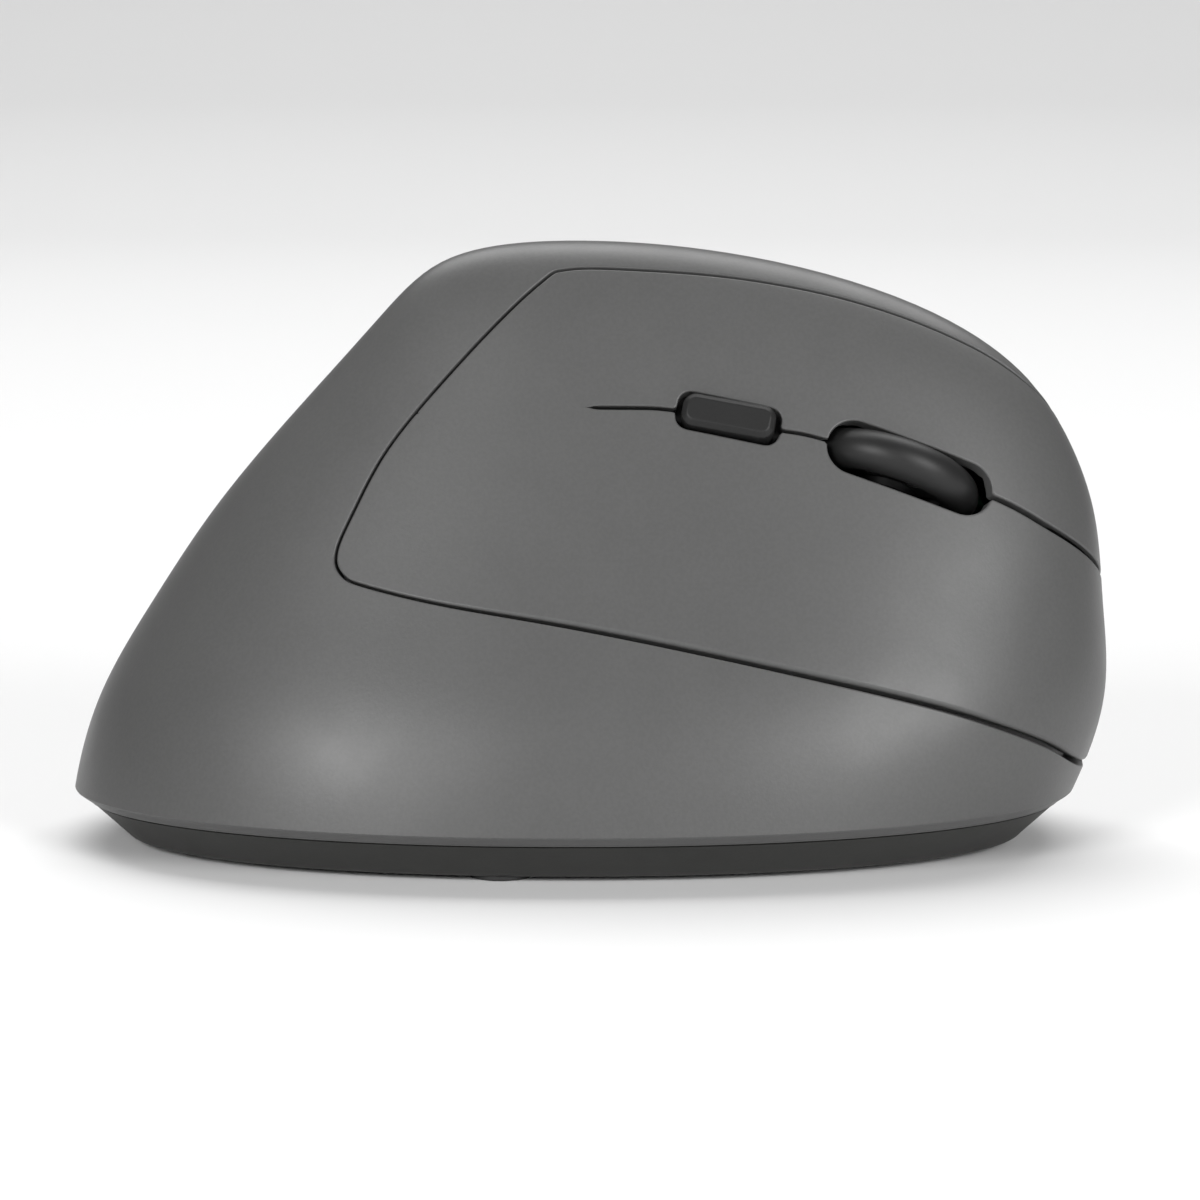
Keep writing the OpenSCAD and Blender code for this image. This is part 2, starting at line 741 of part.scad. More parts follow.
// Tyre: a soft ring with a rounded crown
module wheel_tyre() {
    r0 = wheel_d / 2 - tyre_depth;
    r1 = wheel_d / 2;
    half = wheel_w / 2;
    color([0.08, 0.08, 0.08]) on_wheel() rotate_extrude($fn = 96) difference() {
        union() {
            translate([r0, -half]) square([tyre_depth - tyre_round, wheel_w]);
            translate([r0, -half + tyre_round]) square([tyre_depth, wheel_w - 2 * tyre_round]);
            for (side = [-1, 1])
                translate([r1 - tyre_round, side * (half - tyre_round)]) circle(tyre_round, $fn = 48);
        }
        translate([0, -20]) square([r0, 40]);
    }
}

module encoder_disc() {
    color("silver") on_wheel() translate([0, 0, -8.4]) difference() {
        cylinder(r = 4.5, h = 0.8);
        translate([0, 0, -1]) cylinder(d = axle_d, h = 3);
        for (i = [0 : 11]) rotate(30 * i) translate([3.6, 0, -1]) cylinder(r = 0.45, h = 3, $fn = 16);
    }
}

module encoder_reader() {
    color("black") by_wheel([0, -8], board_w1) difference() {
        translate([-2.6, -1.9, 0]) cube([5.2, 3.8, 4.6]);
        translate([-4, -1, 1.2]) cube([8, 2, 10]);
    }
}

// The thumb board stands on edge behind the thumb wall
module side_board() {
    color("darkgreen") difference() {
        translate([-16, side_board_y, 42]) cube([40, side_board_t, 13]);
        for (p = side_holes) translate([p.x, 0, p.y]) rotate([-90, 0, 0]) cylinder(r = clear_r, h = 20);
    }
}

module side_screws() {
    color("silver") for (p = side_holes)
        translate([p.x, side_board_y, p.y]) rotate([-90, 0, 0]) screw(4.2, 1.5);
}

// The thumb switches are low press switches that face the thumb wall
module side_switch(x) {
    color("black") translate([x + thumb_l / 2, side_board_y + side_board_t, thumb_z]) difference() {
        translate([-side_tact.x / 2, 0, -side_tact.z / 2]) cube(side_tact);
        translate([0, side_tact.y - pocket, 0]) rotate([-90, 0, 0]) cylinder(r = 1.2, h = 2);
    }
}

module side_plunger(x) {
    from = side_board_y + side_board_t + side_tact.y - seated;
    color("white") translate([x + thumb_l / 2, from, thumb_z]) rotate([-90, 0, 0])
        cylinder(r = 1.1, h = side_plunger_y - from);
}

module forward_switch() { side_switch(thumb_x[1]); }

module forward_plunger() { side_plunger(thumb_x[1]); }

module back_switch() { side_switch(thumb_x[0]); }

module back_plunger() { side_plunger(thumb_x[0]); }

module main_board() {
    color("darkgreen") difference() {
        translate([main_x[0], main_y[0], main_z]) cube([main_x[1] - main_x[0], main_y[1] - main_y[0], board_t]);
        for (p = main_holes) translate([p.x, p.y, 0]) cylinder(r = clear_r, h = 20);
        translate([sensor_at.x, sensor_at.y, 0]) cylinder(r = 2.5, h = 20);
    }
}

module main_screws() {
    color("silver") for (p = main_holes) translate([p.x, p.y, main_top]) mirror([0, 0, 1]) screw(5, 1.7);
}

module optical_sensor() {
    color("black") translate([sensor_at.x - 5, sensor_at.y - 4.5, main_top]) cube([10, 9, 2.2]);
}

// The clear lens between the board and the base's window
module sensor_lens() {
    plate_top = floor_top + 1.8;
    color([0.8, 0.9, 0.95, 0.5]) {
        translate([sensor_at.x - 9, sensor_at.y - 5.5, floor_top + 0.2]) cube([18, 11, 1.6]);
        translate([sensor_at.x, sensor_at.y, plate_top - tiny]) cylinder(r = 2.2, h = main_z - plate_top);
        translate([sensor_at.x, sensor_at.y, foot_t + 0.6]) cylinder(r = 2.8, h = floor_t);
    }
}

module sensor_led() {
    color("red") translate([sensor_at.x + 9, sensor_at.y, main_top + 1.6]) {
        rotate([0, -90, 0]) cylinder(r = 1.5, h = 2.4);
        translate([0, -1.9, -1.6]) cube([1.4, 3.8, 3.6]);
    }
}

module controller_chip() {
    color("black") translate([27.5, -21, main_top]) cube([7, 7, 1]);
}

module crystal() {
    color("silver") translate([31.5, -9, main_top]) linear_extrude(1.4) stadium(8, 3.4);
}

module capacitors() {
    color("silver") for (x = [11, 17, 23]) translate([x, -22, main_top]) cylinder(r = 2, h = 5.4);
}

// Sockets for the two ribbons: two on the main board, one under the slanted board and one on the thumb board
module ribbon_sockets() {
    size = [12, 3, socket_h];
    side_size = [8, 3, socket_h];
    color("white") {
        translate([20, -3, main_top]) cube(size);
        on_face() translate([20, 13, board_w0 - socket_h]) cube(size);
        translate([8, -0.4, main_top]) cube(side_size);
        translate([8, side_board_y - 2.2, 42.6]) cube([side_size.x, 2.2, 2.6]);
    }
}

// A flat ribbon bent to an outline across its width, from x on
module ribbon(x, width, outline) {
    color("lightgray") translate([x, 0, 0]) rotate([90, 0, 90]) linear_extrude(width) polygon(outline);
}

module ribbon_cable() {
    low = main_top + socket_h;
    ribbon(21, 10, [[-1.9, low], [-1.4, low], [-1.9, 14], [-9.2, 19.2], [-9.6, 18.8], [-2.4, 13.8]]);
}

module side_ribbon() {
    low = main_top + socket_h;
    ribbon(9, 6, [[0.8, low], [1.3, low], [2.5, 20], [2.5, 42.6], [2, 42.6], [2, 20.1]]);
}

body_shell();
key_plate();
left_button();
right_button();
dpi_button();
forward_button();
back_button();
base_plate();
glide_feet();
base_screws();
battery_door();
power_slider();
power_switch();
receiver_cap();
receiver_plug();
battery_cell();
battery_terminal();
battery_spring();
battery_contact();
chassis_plate();
chassis_screws();
button_board();
board_screws();
left_switch();
left_plunger();
right_switch();
right_plunger();
dpi_switch();
dpi_plunger();
wheel_switch();
wheel_plunger();
wheel_cradle();
wheel_hub();
wheel_tyre();
encoder_disc();
encoder_reader();
side_board();
side_screws();
forward_switch();
forward_plunger();
back_switch();
back_plunger();
main_board();
main_screws();
optical_sensor();
sensor_lens();
sensor_led();
controller_chip();
crystal();
capacitors();
ribbon_cable();
ribbon_sockets();
side_ribbon();
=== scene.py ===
"""An upright computer mouse: its looks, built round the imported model.

The casing and the key panel are cut out of one smooth skin, which the skin class works out from a few
lists of reaches. Everything else is modelled with operators, in metres, where the model's nodes stand.
"""

import json
import logging
import math
from dataclasses import dataclass, field, replace
from enum import Enum
from functools import partial
from typing import Callable, Iterable, Sequence

import bpy
import numpy as np
from mathutils import Matrix, Vector
from mathutils.geometry import delaunay_2d_cdt

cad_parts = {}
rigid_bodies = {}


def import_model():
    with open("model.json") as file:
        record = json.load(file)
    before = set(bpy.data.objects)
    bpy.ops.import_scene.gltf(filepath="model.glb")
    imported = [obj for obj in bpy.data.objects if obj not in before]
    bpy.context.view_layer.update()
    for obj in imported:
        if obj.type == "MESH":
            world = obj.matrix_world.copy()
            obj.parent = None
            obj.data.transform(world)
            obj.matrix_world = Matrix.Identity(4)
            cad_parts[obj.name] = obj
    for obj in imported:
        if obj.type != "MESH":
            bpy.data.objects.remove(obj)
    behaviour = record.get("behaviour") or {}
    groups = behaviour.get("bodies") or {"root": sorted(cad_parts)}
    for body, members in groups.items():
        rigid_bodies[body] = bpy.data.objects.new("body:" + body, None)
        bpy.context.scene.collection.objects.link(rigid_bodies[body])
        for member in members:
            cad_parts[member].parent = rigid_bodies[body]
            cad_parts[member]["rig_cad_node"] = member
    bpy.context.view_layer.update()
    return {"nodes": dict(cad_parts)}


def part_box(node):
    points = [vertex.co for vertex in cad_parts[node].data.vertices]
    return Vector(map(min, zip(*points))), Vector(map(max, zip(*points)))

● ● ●

● **Task to carry out**: Copy out all lines that carry the word "members".

● **Solution below**:
    for body, members in groups.items():
        for member in members:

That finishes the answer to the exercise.